Ces propositions sont confortées par l’évaluation des actions qu’ont pu mener les pays, malgré un contexte administratif lourd. Ils ont constitué la seule innovation des dernières décennies pour nos territoires ruraux, la seule remise en cause d’ un système archaïque et clientéliste qui ne répond plus aux exigences actuelles en matière de cohérence de l’action publique, de développement soutenable, de démarche de projet, de démocratie participative.

J’ai défendu ces propositions dans la commission de Saône-et-Loire chargée, sous l’autorité du Préfet, de revoir la carte de l’intercommunalité, et je suis intervenu dans les débats sur la réforme territoriale conduits par le Sénat. A Lyon, devant le congrès de l’association des régions de France, la ministre Marylise Lebranchu a malheureusement conclu par un discours sans grand contenu. Quelques compétences actuelles des régions seraient renforcées, accompagnement des PME et formation, les moyens financiers restent dans le flou, ira-t-on vers une réformette sans envergure ?

Je consacre beaucoup de temps au Pays de la Bresse bourguignonne, que je préside depuis 2006. Le travail collectif que nous y menons depuis sa création en 2004 a permis bien des avancées qui auraient été impossibles sans l’action unie et cohérente de ces 88 communes. Nous préparons une journée de réflexion et de proposition qui réunira le 14 décembre 2012 les Pays de Bourgogne.

Energie et environnement

J’ai conservé de nombreuses missions sur ces sujets, qu’il est impossible de développer dans le cadre de cet article.

  • Concernant la biodiversité, j’ai été élu à la présidence comité de suivi de deux sites Natura 2000 concernant les prairies alluviales de la Saône et de la Grosne. Cette année, on y a achevé l’étude cartographique des milieux ouverts et des haies, soixante contrats ont été passés avec des agriculteurs, essentiellement pour arrêter la fertilisation et pour des retards de fauche permettant la nidification au sol d’espèces fragiles, une étude a été réalisée sur les populations de chauve souris forestière.

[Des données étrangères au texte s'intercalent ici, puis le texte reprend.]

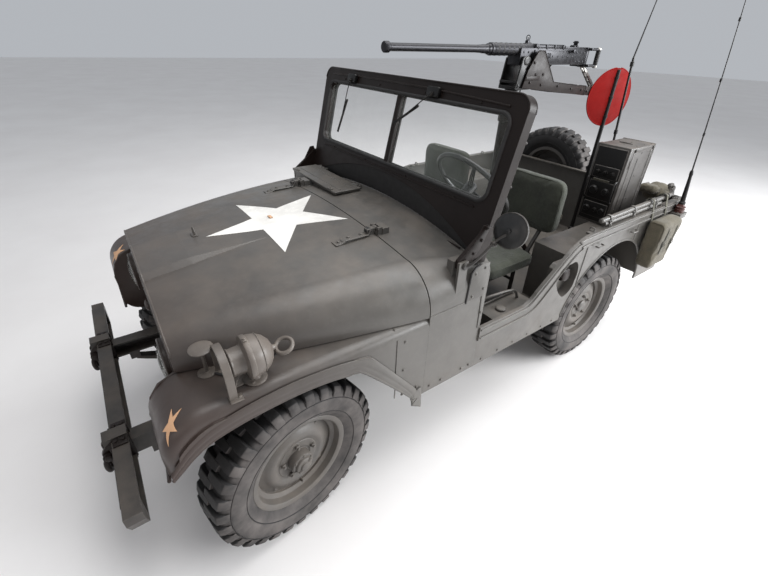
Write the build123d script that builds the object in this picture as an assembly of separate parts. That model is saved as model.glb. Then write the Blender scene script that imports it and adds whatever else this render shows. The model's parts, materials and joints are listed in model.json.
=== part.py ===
from build123d import *
import math
import os

# An open-topped army 4x4 car with a pedestal gun, as hollow panels on a ladder frame.
# Millimetres. The front is -Y, the driver's (left) side is +X and the floor is z = 0.
# While it is drawn, y = 0 lies midway between the axles. Every piece is then moved so
# that the finished car's footprint is centred on the origin.

# Wheels and axles
WHEELBASE = 2057.0
TRACK = 1280.0
TYRE_R = 372.0
TYRE_W = 188.0
RIM_SEAT_R = 204.0
RIM_FLANGE_R = 222.0
RIM_W = 128.0
HUB_TIP_FRONT = 91.0
HUB_TIP_REAR = 50.0
KINGPIN_X = 600.0
STEER_REST = 10.5
STEER_ARM = 140.0
FORK_TOP = 96.0
FORK_T = 18.0
KNUCKLE_R = 40.0
AXLE_TUBE_R = 38.0
DIFF_R = 105.0
DIFF_X = -150.0
SPRING_X = 330.0
SPRING_W = 45.0
SPRING_T = 42.0
SPRING_HALF_SPAN = 440.0
SPRING_RISE = 92.0
SPRING_TIP_T = 12.0
SPRING_PAD = 60.0
PAD_T = 8.0

# Ladder frame
RAIL_X = 325.0
RAIL_W = 60.0
RAIL_H = 78.0
CROSS_W = 70.0
ENGINE_HALF_W = 190.0

# Body shell
BODY_HALF_W = 765.0
PANEL_T = 10.0
BODY_LOW = 490.0
FLOOR_Z = 542.0
AXLE_DROP = 170.0
SEAM_Y = -440.0
DOOR_FRONT_Y = -120.0
SILL_Z = 733.0
TUB_TOP_Z = 1018.0
TUB_REAR_Y = 1765.0
REAR_ARCH_R = 440.0
REAR_ARCH_UP = 68.0
WHEELHOUSE_X = 505.0
WHEELHOUSE_AHEAD = 450.0
WHEELHOUSE_TOP = 892.0
BELT_PROUD = 8.0
RIM_IN = 32.0
SEAM_GAP = 5.0

# Hood, cowl and fenders
HOOD_AHEAD = TYRE_R - 66
HOOD_FRONT_W = BODY_HALF_W - 225
HOOD_MID_W = BODY_HALF_W - 97
SHOULDER_R = 175.0
HOOD_FRONT_R = 115.0
CROWN_REAR = 1141.0
CROWN_FRONT = 1070.0
SHOULDER_DROP = 36.0
FENDER_TOP = 913.0
FENDER_AHEAD = TYRE_R + 39
FENDER_IN_X = 400.0
FENDER_EDGE_R = 42.0
NOSE_R = 135.0
NOSE_TIP_Z = 714.0
NOSE_LOW_Z = 565.0
CHEEK_R = 80.0
CHEEK_CUT = 75.0
LIP_W = 62.0
GRILLE_T = 12.0
SLOT_PITCH = 72.0
SLOT_W = 44.0
LAMP_X = HOOD_FRONT_W - 155
LAMP_Z = 850.0
LAMP_R = 92.0
LAMP_DEPTH = 60.0
RAISED_HALF_W = 140.0
RAISED_FLARE = 60.0
RAISED_H = 24.0
COWL_STEP_Z = 1066.0
COWL_CORNER_R = 70.0
HOOD_LIP_Z = 985.0
HINGE_XS = (-420.0, 356.0)
LID_X0 = 125.0 - BODY_HALF_W
LID_X1 = -110.0
LID_FRONT_Y = -372.0
LID_REAR_Y = -214.0

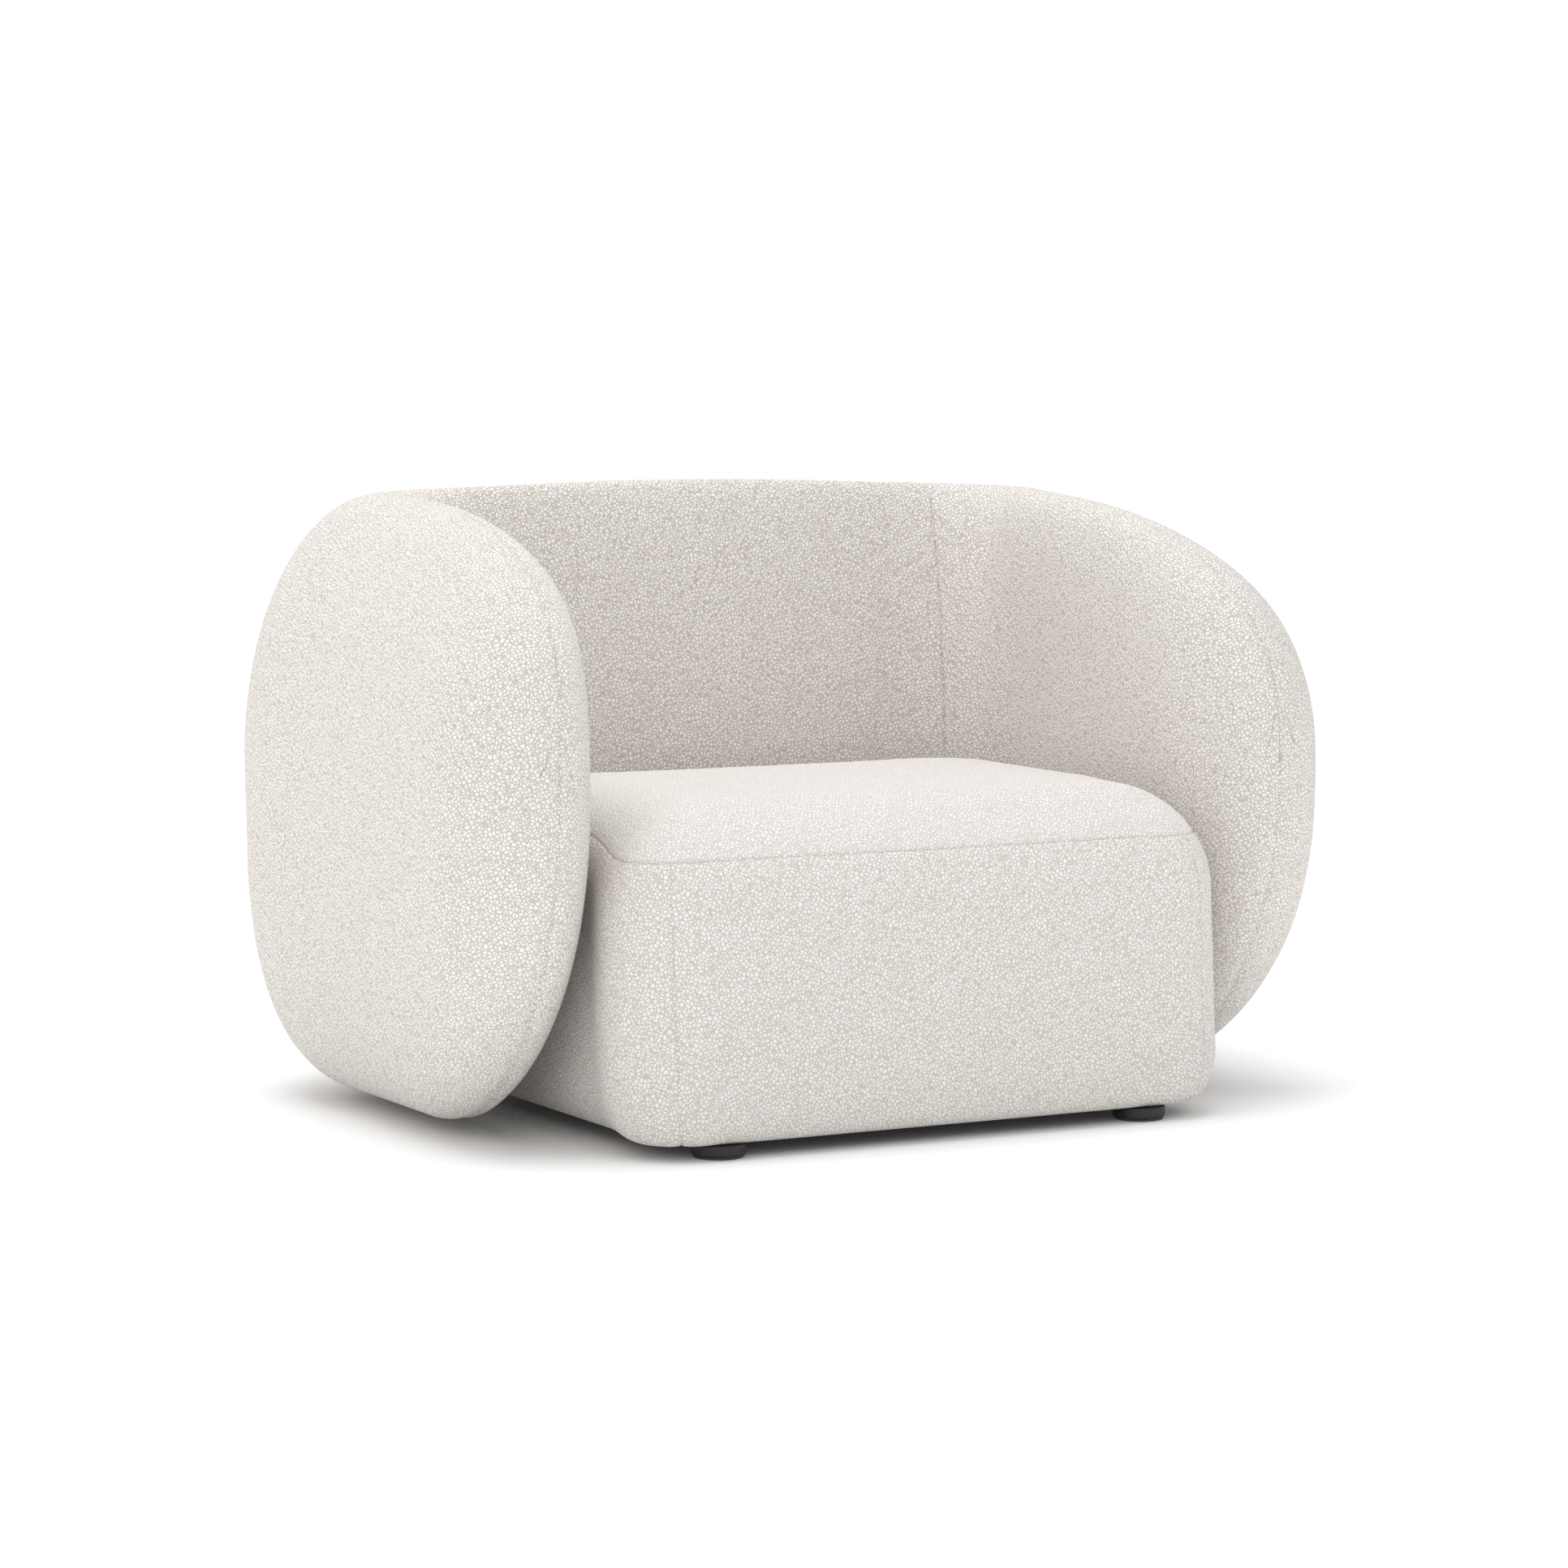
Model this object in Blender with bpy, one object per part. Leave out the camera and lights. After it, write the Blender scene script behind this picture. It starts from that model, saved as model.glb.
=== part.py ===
"""Upholstered armchair: a thick U-shaped padded shell round a rounded seat block on four low feet.

Metres, +Z up. The origin is on the floor under the middle of the chair, the front faces -Y.
"""
import math
import bmesh
import bpy
import numpy as np
from mathutils import Matrix, Vector

# ---- driving dimensions -------------------------------------------------------------------
WIDTH, DEPTH, HEIGHT = 1.14, 0.86, 0.72
CLEARANCE = 0.014            # floor to the lowest upholstery
SKIN = 0.0015                # cover fabric
GAP = 0.0004                 # between touching pieces
PADDING_INSET = SKIN + GAP   # cover's outside to the padding under it

# shell: plan of its crest line, and its section
ARM_OUT, BACK_OUT = 0.108, 0.199         # crest line to the outer face, at the arms and the back
INNER_X, INNER_Y, INNER_R = 0.376, 0.171, 0.130   # inner face's plan and its corner rounding
BACK_LEAN = 0.024                        # the inner back face leans back by this, up and down
CREST_X = WIDTH / 2 - ARM_OUT
CREST_BACK_Y = DEPTH / 2 - BACK_OUT
NOSE_Y = -0.3812                         # front tip of the arms
CORNER_Y = 0.151                         # where the arm's straight line turns to the back
CORNER_POWER = 4.08
CREST_EASING = 0.035                     # the crest line's corners are smoothed over this
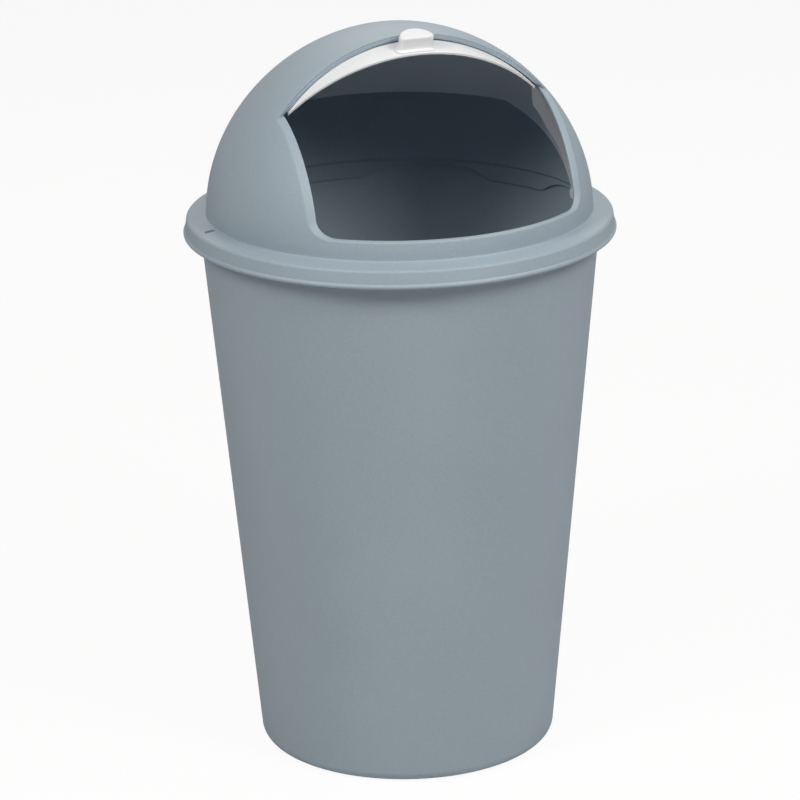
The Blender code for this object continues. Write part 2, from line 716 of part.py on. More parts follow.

L’établissement EPTB Saône-Doubs, dans lequel j’assure, au bureau, la mission du suivi des affaires financières, est chargé de la gestion de ces sites.
  • J’appartiens aussi au comité de bassin Rhône Méditerranée, et nous défendons une politique de l’eau ambitieuse dans ce cadre avec mes collègues écologistes des autres régions. Le refus des grands partis d’agir vraiment sur les causes des dégradations et des pollutions rend néanmoins les progrès très coûteux, et très lents. Nos rivières restent dans un état souvent médiocre, la pollution par les PCB notamment n’a pas trouvé de solution satisfaisante. J’apprécie et je soutiens sur ces problèmes d’eau et d’environnement, la qualité de l’action de la CAPEN, qui fédère avec efficacité les associations environnementales de Saône-et-Loire. J’espère qu’il sera possible prochainement de créer cette grande fédération bourguignonne de l’environnement qui serait un bon interlocuteur pour le Conseil régional, avec une reconnaissance et des moyens de fonctionnement nous rapprochant de la situation de Rhône-Alpes.
  • En Bresse, nous avons continué à défendre bocage et chemins ruraux, avec insistance, sur le terrain et auprès du Préfet. Une journée consacrée aux milieux naturels a permis au Pays de la Bresse bourguignonne et au Conservatoire de faire le point et d’envisager des protections nouvelles, une publication résumera débats et conclusions. Nous préparons la longue mise en place d’un schéma de cohérence territoriale. Un point info énergie a été renforcé pour le conseil aux particuliers en matière d’économie et d’énergies renouvelables.
  • Sur la transition énergétique, j’ai animé des réunions publiques de présentation du projet « Négawatt », basé sur des propositions d’experts et des technologies existantes. J’ai aussi participé aux mobilisations locales ou nationales contre le nucléaire.
  • L’idée d’un parc national de zone humide dans la basse vallée du Doubs m’avait opposé à une présentation apocalyptique du projet par la chambre d’agriculture. J’ai souhaité reprendre des relations apaisées avec la chambre de Saône-et-Loire, pour mener le débat sur les mutations indispensables des politiques agricoles, sans gommer nos divergences mais en ne bloquant pas tout contact après ce très vif conflit autour du parc. J’ai ainsi été invité par le président de la chambre aux débats du premier trimestre 2012 sur l’avenir de l’agriculture dans le département, et mon travail en commission, mon expression publique devant des centaines d’agriculteurs ont été pris en compte, on a compris je pense qu’en défendant la santé des producteurs et des consommateurs nous voulions redonner toute sa noblesse à la profession agricole.

Ceux qui de tous côtés caricaturent notre action doivent comprendre que participer à la vie démocratique du pays, entrer dans ses institutions, c’est donner de l’ampleur à nos indispensables actions de terrain. Il serait facile de rester un groupuscule pur et dur, ne participant à aucun exécutif, il serait facile à l’opposé de rentrer dans le rang et de renoncer à celles de nos propositions qui rencontrent encore les plus vives oppositions. Le chemin entre ces deux écueils est étroit, mais nous prouvons chaque jour qu’il existe.